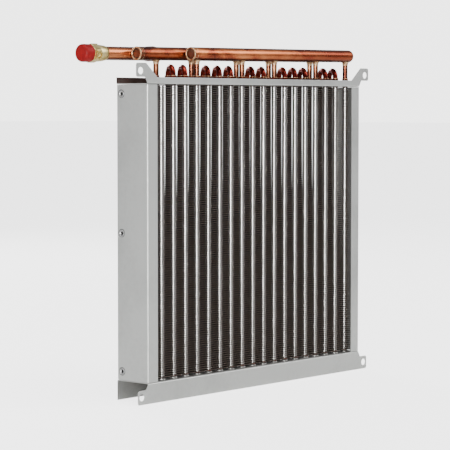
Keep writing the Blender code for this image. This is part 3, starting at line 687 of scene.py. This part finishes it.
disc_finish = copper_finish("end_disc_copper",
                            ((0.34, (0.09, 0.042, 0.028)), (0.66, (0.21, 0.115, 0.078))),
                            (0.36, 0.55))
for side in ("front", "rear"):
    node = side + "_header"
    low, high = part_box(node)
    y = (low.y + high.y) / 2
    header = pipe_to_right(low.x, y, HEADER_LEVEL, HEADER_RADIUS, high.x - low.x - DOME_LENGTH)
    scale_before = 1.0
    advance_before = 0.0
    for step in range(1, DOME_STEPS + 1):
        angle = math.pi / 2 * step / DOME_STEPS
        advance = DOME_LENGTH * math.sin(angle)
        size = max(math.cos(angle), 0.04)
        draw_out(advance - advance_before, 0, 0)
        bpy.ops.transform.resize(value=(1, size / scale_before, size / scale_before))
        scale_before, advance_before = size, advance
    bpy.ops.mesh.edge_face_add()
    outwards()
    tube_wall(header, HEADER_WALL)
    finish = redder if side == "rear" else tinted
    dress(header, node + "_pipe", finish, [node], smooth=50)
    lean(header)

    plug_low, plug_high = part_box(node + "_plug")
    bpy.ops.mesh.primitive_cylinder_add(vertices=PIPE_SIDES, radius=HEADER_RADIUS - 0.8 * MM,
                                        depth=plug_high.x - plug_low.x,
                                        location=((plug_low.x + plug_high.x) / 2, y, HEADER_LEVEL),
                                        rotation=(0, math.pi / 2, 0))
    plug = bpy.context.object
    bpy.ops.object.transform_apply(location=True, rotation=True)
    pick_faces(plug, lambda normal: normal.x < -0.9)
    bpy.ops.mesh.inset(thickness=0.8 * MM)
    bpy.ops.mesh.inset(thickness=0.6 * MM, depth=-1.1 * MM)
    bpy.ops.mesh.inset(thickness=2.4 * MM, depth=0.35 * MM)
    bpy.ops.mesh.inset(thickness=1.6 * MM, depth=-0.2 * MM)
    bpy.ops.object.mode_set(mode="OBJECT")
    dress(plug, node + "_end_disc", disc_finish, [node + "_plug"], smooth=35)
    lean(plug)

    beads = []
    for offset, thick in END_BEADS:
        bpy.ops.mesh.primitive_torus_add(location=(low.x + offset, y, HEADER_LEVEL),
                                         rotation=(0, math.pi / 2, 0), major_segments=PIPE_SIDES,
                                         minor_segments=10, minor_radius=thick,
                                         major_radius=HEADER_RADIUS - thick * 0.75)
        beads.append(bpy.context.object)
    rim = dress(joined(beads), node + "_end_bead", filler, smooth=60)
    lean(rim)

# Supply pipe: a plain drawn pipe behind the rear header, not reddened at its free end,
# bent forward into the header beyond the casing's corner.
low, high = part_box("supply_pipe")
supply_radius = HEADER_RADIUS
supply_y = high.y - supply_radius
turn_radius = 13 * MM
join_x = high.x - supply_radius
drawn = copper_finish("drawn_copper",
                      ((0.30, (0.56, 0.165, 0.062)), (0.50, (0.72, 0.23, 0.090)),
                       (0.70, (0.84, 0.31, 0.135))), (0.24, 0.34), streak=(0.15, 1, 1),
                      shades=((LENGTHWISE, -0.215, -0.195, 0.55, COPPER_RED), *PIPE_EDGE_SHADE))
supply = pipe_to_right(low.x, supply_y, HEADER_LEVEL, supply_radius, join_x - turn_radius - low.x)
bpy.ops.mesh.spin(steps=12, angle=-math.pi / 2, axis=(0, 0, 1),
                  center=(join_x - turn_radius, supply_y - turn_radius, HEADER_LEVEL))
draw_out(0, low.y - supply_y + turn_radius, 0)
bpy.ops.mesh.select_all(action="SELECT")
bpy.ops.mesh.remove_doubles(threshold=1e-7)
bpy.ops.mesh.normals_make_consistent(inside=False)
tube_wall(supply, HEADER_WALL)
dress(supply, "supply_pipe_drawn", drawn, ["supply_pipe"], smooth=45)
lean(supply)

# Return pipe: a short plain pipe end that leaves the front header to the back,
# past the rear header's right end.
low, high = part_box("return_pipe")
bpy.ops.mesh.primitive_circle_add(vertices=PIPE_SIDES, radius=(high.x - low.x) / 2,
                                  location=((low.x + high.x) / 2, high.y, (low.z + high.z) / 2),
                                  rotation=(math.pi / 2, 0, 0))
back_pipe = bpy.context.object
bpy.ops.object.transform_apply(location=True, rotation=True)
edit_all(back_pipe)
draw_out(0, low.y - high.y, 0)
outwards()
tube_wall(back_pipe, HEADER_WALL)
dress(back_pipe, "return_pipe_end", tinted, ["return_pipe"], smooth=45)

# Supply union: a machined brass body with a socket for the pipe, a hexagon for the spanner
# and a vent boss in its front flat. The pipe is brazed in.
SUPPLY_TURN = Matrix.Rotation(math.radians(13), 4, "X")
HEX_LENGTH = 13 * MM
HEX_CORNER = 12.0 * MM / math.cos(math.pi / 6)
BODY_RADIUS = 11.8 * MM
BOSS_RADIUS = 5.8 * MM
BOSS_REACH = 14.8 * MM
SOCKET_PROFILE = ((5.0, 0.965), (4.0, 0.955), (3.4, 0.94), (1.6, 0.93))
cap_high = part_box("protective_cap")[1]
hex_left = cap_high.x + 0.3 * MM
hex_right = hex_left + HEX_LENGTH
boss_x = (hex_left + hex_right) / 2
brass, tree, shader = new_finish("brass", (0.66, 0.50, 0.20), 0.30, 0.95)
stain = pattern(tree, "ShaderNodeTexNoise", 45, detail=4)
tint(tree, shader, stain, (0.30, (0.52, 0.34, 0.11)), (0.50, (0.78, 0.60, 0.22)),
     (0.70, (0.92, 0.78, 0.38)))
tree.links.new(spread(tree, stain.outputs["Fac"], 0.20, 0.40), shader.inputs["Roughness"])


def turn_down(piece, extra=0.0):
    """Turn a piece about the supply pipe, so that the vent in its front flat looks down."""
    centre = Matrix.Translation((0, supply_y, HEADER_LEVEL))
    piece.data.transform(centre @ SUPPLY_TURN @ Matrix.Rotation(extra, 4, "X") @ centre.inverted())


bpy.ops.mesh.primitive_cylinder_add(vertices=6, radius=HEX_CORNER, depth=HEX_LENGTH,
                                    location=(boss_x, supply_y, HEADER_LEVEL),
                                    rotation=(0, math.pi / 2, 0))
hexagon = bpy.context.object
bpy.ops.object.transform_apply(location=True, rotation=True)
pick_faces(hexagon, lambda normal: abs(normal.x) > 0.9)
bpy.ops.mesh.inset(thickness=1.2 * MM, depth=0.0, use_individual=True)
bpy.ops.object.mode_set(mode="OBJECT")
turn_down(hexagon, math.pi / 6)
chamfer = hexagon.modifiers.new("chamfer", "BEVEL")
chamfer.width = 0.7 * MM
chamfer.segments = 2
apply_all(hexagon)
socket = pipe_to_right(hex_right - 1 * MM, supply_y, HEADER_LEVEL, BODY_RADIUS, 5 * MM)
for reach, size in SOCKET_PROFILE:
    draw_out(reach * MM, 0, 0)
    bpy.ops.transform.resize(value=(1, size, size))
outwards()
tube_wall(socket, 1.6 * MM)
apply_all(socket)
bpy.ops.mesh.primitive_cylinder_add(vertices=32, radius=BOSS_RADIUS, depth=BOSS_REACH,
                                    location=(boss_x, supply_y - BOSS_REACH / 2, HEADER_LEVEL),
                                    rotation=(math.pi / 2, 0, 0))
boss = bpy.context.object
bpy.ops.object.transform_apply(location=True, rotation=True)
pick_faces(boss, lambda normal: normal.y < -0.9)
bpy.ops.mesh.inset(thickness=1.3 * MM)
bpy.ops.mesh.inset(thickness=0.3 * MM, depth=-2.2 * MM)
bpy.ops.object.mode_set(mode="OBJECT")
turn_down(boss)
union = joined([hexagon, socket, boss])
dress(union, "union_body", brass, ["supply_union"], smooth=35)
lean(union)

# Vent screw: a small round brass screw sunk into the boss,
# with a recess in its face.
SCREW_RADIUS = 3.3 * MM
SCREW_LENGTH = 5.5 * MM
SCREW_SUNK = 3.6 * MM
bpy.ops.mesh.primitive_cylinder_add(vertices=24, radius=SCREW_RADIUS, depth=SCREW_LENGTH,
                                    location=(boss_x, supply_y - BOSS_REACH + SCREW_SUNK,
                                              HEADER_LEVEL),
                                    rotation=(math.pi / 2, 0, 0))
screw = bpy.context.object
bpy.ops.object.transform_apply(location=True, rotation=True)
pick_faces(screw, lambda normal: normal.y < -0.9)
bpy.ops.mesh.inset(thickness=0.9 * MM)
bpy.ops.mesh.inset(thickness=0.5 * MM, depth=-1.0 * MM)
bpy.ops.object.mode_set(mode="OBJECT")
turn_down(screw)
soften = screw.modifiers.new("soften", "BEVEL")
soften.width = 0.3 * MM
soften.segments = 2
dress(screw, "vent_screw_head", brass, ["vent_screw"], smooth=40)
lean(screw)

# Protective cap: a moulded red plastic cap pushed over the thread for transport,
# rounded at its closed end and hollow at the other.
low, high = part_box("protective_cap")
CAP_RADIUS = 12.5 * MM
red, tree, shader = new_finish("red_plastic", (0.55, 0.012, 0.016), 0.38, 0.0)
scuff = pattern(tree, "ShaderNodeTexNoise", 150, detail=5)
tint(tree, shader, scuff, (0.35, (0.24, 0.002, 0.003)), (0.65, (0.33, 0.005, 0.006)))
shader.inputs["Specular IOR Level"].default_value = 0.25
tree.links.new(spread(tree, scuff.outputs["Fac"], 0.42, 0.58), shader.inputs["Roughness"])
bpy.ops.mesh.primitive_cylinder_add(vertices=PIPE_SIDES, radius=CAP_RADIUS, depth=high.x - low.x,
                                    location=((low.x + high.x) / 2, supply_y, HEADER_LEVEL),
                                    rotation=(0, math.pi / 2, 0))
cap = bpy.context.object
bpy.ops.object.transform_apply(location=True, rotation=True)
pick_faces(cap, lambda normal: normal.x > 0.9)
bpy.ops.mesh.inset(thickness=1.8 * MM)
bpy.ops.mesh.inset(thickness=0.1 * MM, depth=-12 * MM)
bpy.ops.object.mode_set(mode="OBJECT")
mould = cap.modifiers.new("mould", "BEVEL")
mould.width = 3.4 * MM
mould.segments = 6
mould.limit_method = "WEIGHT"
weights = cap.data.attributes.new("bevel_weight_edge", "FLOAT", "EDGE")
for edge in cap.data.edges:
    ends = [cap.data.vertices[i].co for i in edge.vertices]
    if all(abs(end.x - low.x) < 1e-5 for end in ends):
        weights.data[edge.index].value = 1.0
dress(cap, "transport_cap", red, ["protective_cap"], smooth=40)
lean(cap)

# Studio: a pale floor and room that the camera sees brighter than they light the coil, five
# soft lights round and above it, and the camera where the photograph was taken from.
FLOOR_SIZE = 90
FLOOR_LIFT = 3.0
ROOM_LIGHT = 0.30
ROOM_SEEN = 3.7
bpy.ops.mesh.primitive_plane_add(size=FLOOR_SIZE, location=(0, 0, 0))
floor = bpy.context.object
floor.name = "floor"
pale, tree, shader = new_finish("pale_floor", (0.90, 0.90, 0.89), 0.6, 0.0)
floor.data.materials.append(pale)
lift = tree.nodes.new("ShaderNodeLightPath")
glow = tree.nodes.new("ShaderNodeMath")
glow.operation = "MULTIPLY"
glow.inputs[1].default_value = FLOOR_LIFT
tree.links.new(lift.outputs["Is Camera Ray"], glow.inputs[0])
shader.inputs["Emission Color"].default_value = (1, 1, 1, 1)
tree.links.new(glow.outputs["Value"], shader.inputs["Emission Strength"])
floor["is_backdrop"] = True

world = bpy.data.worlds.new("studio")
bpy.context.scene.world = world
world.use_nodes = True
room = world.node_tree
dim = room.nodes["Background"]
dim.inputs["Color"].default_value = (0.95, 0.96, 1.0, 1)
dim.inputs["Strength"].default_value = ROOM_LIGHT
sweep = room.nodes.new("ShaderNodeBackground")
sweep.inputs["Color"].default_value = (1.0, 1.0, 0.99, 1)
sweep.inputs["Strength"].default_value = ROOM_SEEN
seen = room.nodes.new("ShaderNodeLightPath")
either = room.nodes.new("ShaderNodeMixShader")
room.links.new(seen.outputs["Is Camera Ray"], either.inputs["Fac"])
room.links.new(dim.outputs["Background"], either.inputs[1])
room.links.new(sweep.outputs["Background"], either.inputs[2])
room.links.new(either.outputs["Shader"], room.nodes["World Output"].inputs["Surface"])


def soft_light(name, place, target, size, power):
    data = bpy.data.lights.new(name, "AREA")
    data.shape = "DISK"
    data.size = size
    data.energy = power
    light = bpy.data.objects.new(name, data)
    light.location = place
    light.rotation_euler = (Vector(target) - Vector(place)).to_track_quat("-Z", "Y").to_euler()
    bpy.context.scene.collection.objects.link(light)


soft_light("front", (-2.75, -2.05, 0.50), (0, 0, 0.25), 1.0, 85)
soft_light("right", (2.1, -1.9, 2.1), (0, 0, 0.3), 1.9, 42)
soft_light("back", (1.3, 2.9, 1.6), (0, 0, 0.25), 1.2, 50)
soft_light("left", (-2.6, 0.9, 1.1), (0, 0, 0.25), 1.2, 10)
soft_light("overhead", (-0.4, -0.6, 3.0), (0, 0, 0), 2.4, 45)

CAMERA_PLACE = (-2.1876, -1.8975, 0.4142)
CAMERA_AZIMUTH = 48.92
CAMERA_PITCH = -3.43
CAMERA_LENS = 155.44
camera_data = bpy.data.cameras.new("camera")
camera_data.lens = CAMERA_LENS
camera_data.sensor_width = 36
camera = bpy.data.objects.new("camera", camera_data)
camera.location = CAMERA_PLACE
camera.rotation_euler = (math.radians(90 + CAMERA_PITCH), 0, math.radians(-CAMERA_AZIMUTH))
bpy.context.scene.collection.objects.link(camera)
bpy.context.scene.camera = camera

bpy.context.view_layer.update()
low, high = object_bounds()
====
Write down again the exact lines running from the beginning of the data to the line containing "lean(header)", with both ends included.

**Answer below**
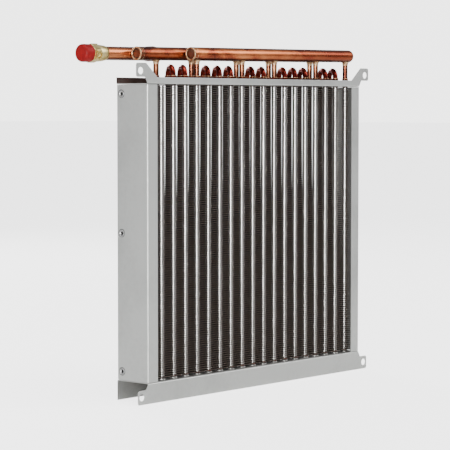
Keep writing the Blender code for this image. This is part 3, starting at line 687 of scene.py. This part finishes it.
disc_finish = copper_finish("end_disc_copper",
                            ((0.34, (0.09, 0.042, 0.028)), (0.66, (0.21, 0.115, 0.078))),
                            (0.36, 0.55))
for side in ("front", "rear"):
    node = side + "_header"
    low, high = part_box(node)
    y = (low.y + high.y) / 2
    header = pipe_to_right(low.x, y, HEADER_LEVEL, HEADER_RADIUS, high.x - low.x - DOME_LENGTH)
    scale_before = 1.0
    advance_before = 0.0
    for step in range(1, DOME_STEPS + 1):
        angle = math.pi / 2 * step / DOME_STEPS
        advance = DOME_LENGTH * math.sin(angle)
        size = max(math.cos(angle), 0.04)
        draw_out(advance - advance_before, 0, 0)
        bpy.ops.transform.resize(value=(1, size / scale_before, size / scale_before))
        scale_before, advance_before = size, advance
    bpy.ops.mesh.edge_face_add()
    outwards()
    tube_wall(header, HEADER_WALL)
    finish = redder if side == "rear" else tinted
    dress(header, node + "_pipe", finish, [node], smooth=50)
    lean(header)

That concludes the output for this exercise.